In 1860, James and Martha are still listed in Riley Township and James is listed as a farmer.  Lurina (listed as “Norma”) and William are living with them, as is granddaughter Martha Sanders.

Estelle “Bess” Elizabeth Ferrel, granddaughter to James and Martha, wrote in a letter that James Ferrel “...died Jan. 10, 1864.  The war was on at this time and he wanted to see father, so he went down South and they had a visit together and that was the last, for he died soon after." ["father" is William HH Ferrel, who was serving in the Civil War at the time].

James was sixty-nine when he died.

From an obituary handed down (source unknown):

FERRIL-James Ferrel was born April 4, 1795 near Lexington, KY.

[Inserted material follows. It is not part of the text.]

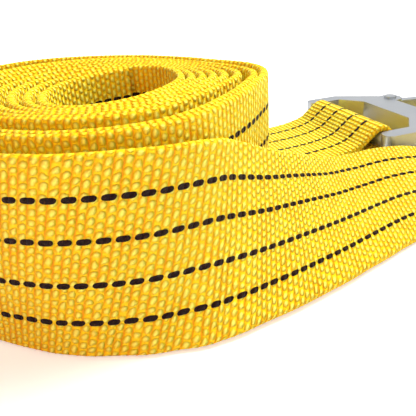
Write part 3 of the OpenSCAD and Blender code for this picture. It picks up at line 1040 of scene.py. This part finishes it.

At the age of two years his parents removed to Warren co., O. where he was married by Rev. J.  Sirange to Miss Martha Dickerson, Aug. 16, 1814, and where he resided till 1820.  The same year he removed to Vigo co., Ia, and was instrumental in causing to be held the first religious meeting in the county.  He was a classleader six years, and was then licensed to exhort, and continued to act as a faithful Christian in both these capacities till his death, Jan. 10, 1864.  During his sickness he was heard to say that he never expected to die, but that he expected the breath would leave his body and he would exchange worlds; that he was at peace with his God and that his only desire to live was to see how this rebellion terminated, and to see his two sons who are in the army.  He had great confidence that the Lord was with him and that he would die in grace, for which he had so long prayed.  His loss is not only felt as a parent and citizen, but as a Christian and patriot, and will long be remembered and revered as such.
                                              JNO. CASMEL"(name unclear)

James and Martha are buried at Dickerson Cemetery, Terre Haute, Indiana.  James and Martha had thirteen children, but six of the children had died before James.  Martha died in 1877, at age seventy-nine.